I am alone in my car and I could go home and write, but there is that pesky Censor.  To me, the Censor never (okay, rarely) says, your writing isn’t good enough, that sentence is a mess. Give it up, you imposter.

It says this: You have no fresh fruit at home, you have no plan for dinner, you didn’t go to the gym yesterday and the PTA is short volunteers for the 5th grade mixer. Get it together, man. (My Censor is still a hippie.)

So I’m home today, dealing with the minutiae of running (or being run by) a household and I should be writing this novel that I am loving writing. And I would be writing more of it except I had to check Twitter to make sure the entirety of my writing peer group is well ahead of me (they are) and I had to check Facebook to make sure my mom peer group is well ahead of me (they are) and I had to write this blog piece. Because I keep thinking about that spilling out of bed line and the morning pages and the water with lemon and I feel like I am missing the Artists’ gene.  So I have to work this thing out.

I don’t write first thing in the morning. To be perfectly honest, I never did, even before kids and their early morning waffle needs. I write when I have a minute, in between carpools and sick kids and holidays and homework. Mine are mostly afternoon pages, and some are midnight pages but most of them are uncensored and all of them are tucked somewhere inside the creases of my life, like the piece of paper you might have torn off to mark off a passage of The Artist’s Way or some other prescriptive writing book. (I’m more of a Stephen King On Writing kind of a girl as it turns out—tell me your deep, dark ways, and I’ll tell you mine.)

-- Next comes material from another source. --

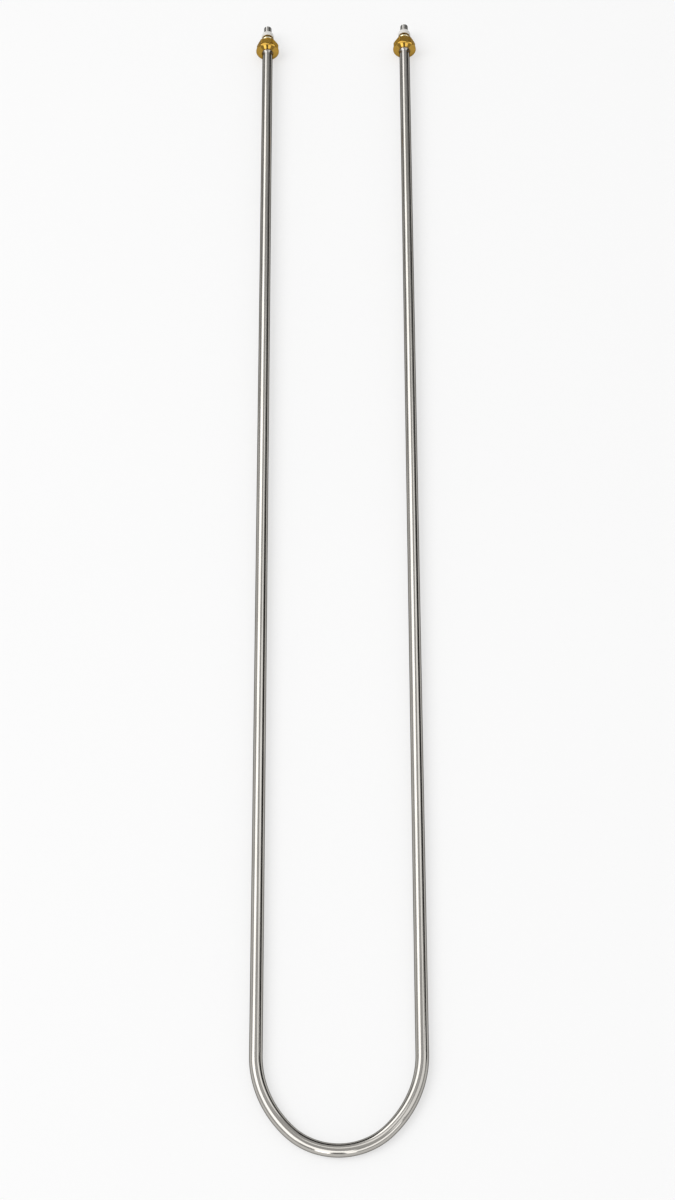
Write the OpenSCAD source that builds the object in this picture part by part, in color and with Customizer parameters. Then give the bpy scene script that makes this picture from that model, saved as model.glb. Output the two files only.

And this will get tucked in there too, and maybe that novel will get published and someone will dog-ear some of the pages, never having one little inkling that the page they love the most was probably not written in the thick of an early and sluggish morning, but somewhere else. Somewhere less quiet and more frenetic. Somewhere with less spill and more thrust.
Somewhere in between making a bed and making a mark.

 

5 thoughts on “Writer, Interrupted

  1. Kay Kauffman says:

    If I could live this post, I totally would (get on it, WP!) 🙂

    This sounds so much like how I write, because I have a day job and four kids and a husband and myriad other things to keep me occupied but not writing. I write on my lunch breaks and after the kids are in bed and, sometimes, in the middle of the night while everyone else is fast asleep because, sometimes, I need quiet time to write.

    This is me. Every day. And I’m glad I’m not alone in it.